А нельзя ли поподробнее?
Сначала довольно толстая до 5 миллиметров оболочка из нержавейки. Внутри помещается компонент оружия, который может быть в виде детали, слитка, но, как правило, это металл. Этот «скафандр» заваривается. Затем он устанавливается в ложемент из боропласта, который в свою очередь заваривается во внутренний контейнер. Он сделан из нержавейки. И уже он вставляется в новый контейнер, который берет на себя и механическую нагрузку, и обеспечивает стойкость против высоких температур. Кстати, американцы «наполняли» этот контейнер деревом, а мы органикой. Теперь мы начали широко использовать дерево. С точки зрения ядерной безопасности здесь двойная защита, даже тройная. Контейнер сам по себе чрезвычайно устойчив, и в то же время гирлянда из восьми контейнеров находится на значительном расстоянии от другой. Между ними бетонная изоляция, плюс к этому и между компонентами оружия расстояние большое. Так что критическая масса здесь недостижима.

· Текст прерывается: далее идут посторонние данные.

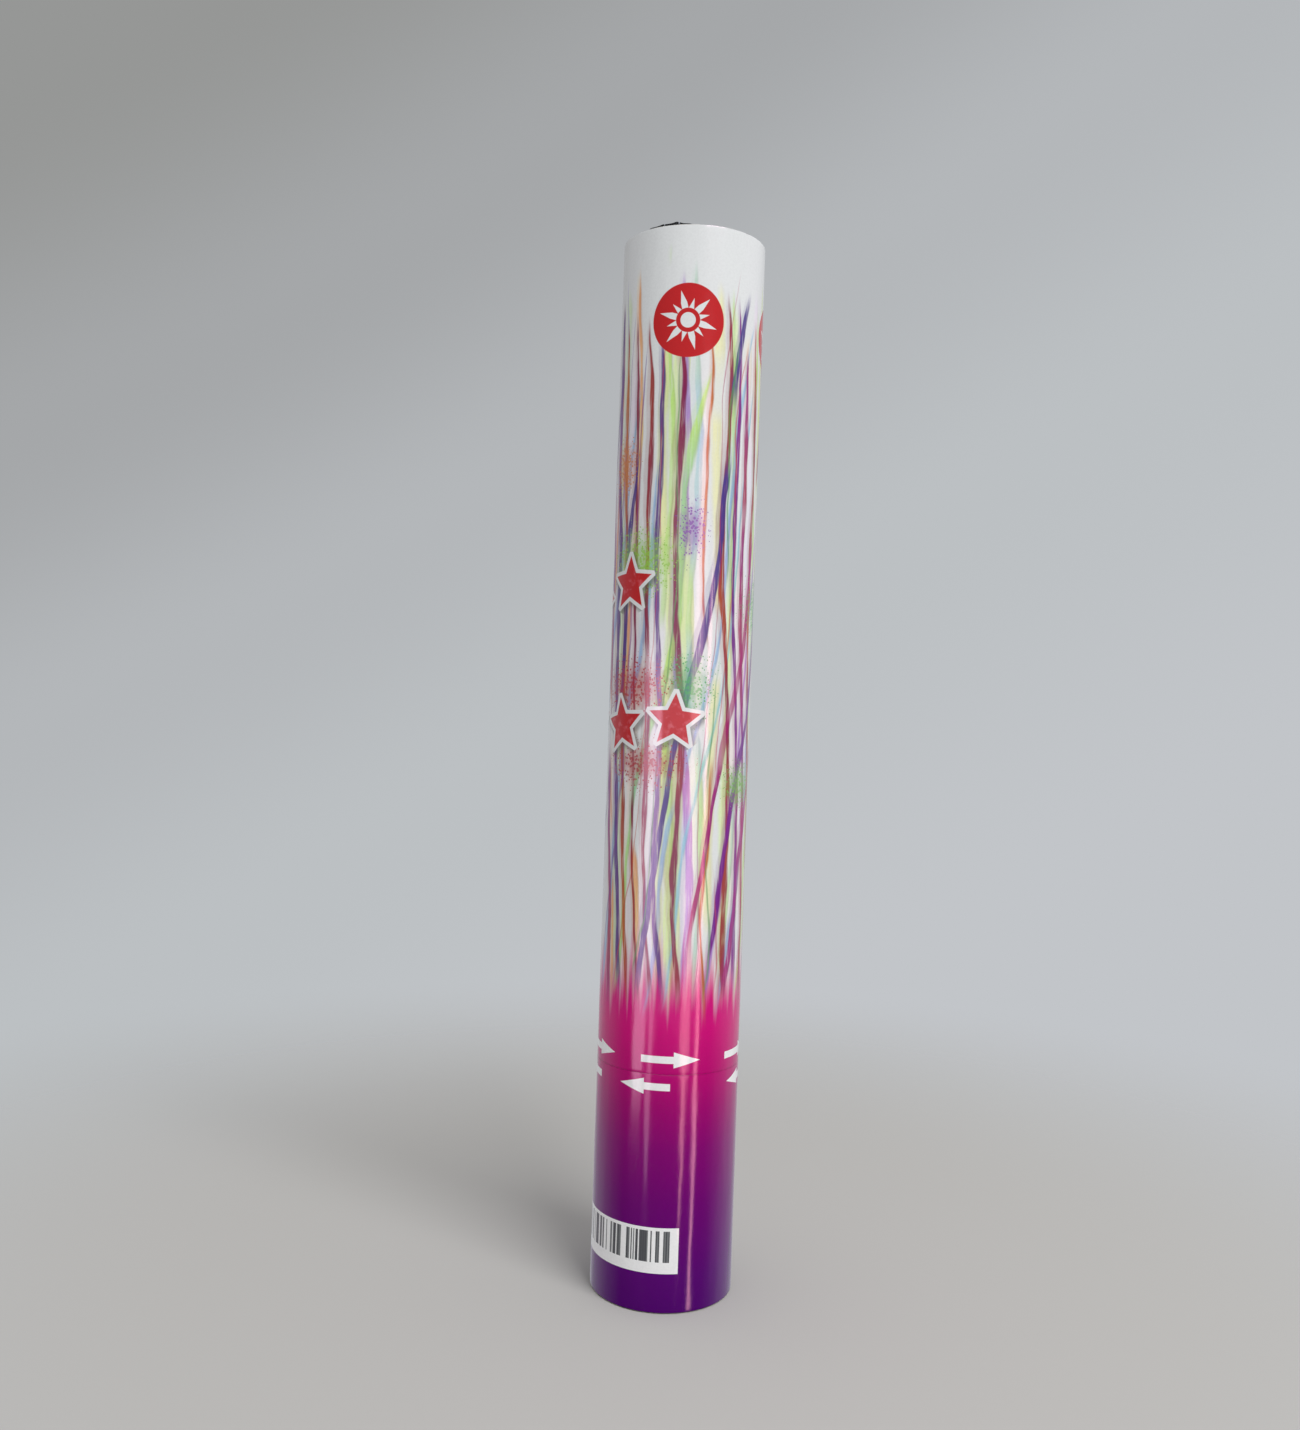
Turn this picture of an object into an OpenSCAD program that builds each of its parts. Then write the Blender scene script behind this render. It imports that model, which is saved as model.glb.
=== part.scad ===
// Hand-held twist-to-launch confetti popper: a short grip tube and a long barrel tube that turn on
// each other, a latched spring and plunger inside, and confetti and streamers under a film cup.
// Millimetres, +Z towards the muzzle, origin at the centre of the base, front of the print at -Y.

/* [Overall] */
// Height of the closed popper, from the table to the muzzle rim
overall_len = 300; // [240:1:380]
// Outside diameter over the printed wrap
body_d = 41.2; // [36:0.1:50]
// Wall of the wound paper tubes
tube_wall = 2; // [1.4:0.1:2.6]
// Thickness of the printed paper wrap
wrap_thk = 0.1; // [0.08:0.01:0.2]
// How far the wrap stops short of the open tube ends
wrap_inset = 0.2; // [0.1:0.1:1]
// Height of the turning joint above the table
joint_z = 65.5; // [54:0.5:78]
// Open line between the two tube ends at the turning joint
joint_gap = 0.3; // [0.2:0.05:0.6]

/* [Fits] */
// Radial room left for glue round a fixed piece
glue_gap = 0.05; // [0.02:0.01:0.1]
// Running clearance between pieces that turn or slide on each other
run_gap = 0.25; // [0.15:0.05:0.35]
// Gap along the axis between a moving piece and its seat
seat_gap = 0.3; // [0.2:0.05:0.5]

/* [End plug] */
// How deep the plug's face lies inside the bottom of the tube
plug_recess = 1; // [0.5:0.1:2]
// Thickness of the plug's plate
plug_plate = 2; // [1.5:0.1:3]
// Full height of the plug with its skirt
plug_h = 12; // [9:0.5:16]
// Wall of the plug's skirt
plug_skirt_wall = 1.2; // [0.8:0.1:1.6]
// Middle radius of the round groove in the plug's underside
plug_groove_r = 11; // [8:0.5:14]
// Width of that groove
plug_groove_w = 2; // [1:0.1:3]
// Depth of the groove and of the centre dimple
plug_groove_depth = 0.8; // [0.5:0.1:1.2]
// Radius of the centre dimple
plug_dimple_r = 2.5; // [1.5:0.1:4]
// Bevel on the edge that goes into the tube first
lead_bevel = 0.5; // [0.3:0.1:0.8]

/* [Latch post] */
// Thickness of the post's round foot
foot_thk = 5; // [3:0.5:7]
// Outer radius of the post and of the claws on it
post_r = 9; // [8:0.1:10]
// Wall of the post
post_wall = 2; // [1.4:0.1:2.4]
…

Если через 50 или 100 лет ученые найдут способ, как использовать оружейный плутоний на благо людей, его сложно будет достать из хранилища?
Нет. Хранилище защищено рядом «рубежей» против несанкционированного хищения материалов, но если понадобится, то машине дается команда от ЭВМ, и она быстро находит нужную ячейку и контейнер. Кстати, ЭВМ наподобие пресловутого «чемоданчика с ядерной кнопкой» знает, кто именно может дать команду на поиск и вскрытие конкретного контейнера. Так что и тут случайности невозможны. ЭВМ хорошо знает, что находится в контейнере, сколько материала, когда положен. Информация полная. Контейнер извлекается, грузится на специальный транспорт, накрывается бронеколпаком и отправляется на завод. Ну а уже там идет обычная работа.
Такое хранилище должно быть под международным контролем?
Да. И он будет осуществляться. Уже сейчас проект контролируется американцами. Более того, они кое-что платят, поставляют оборудование и даже направляли в Озерск своих представителей.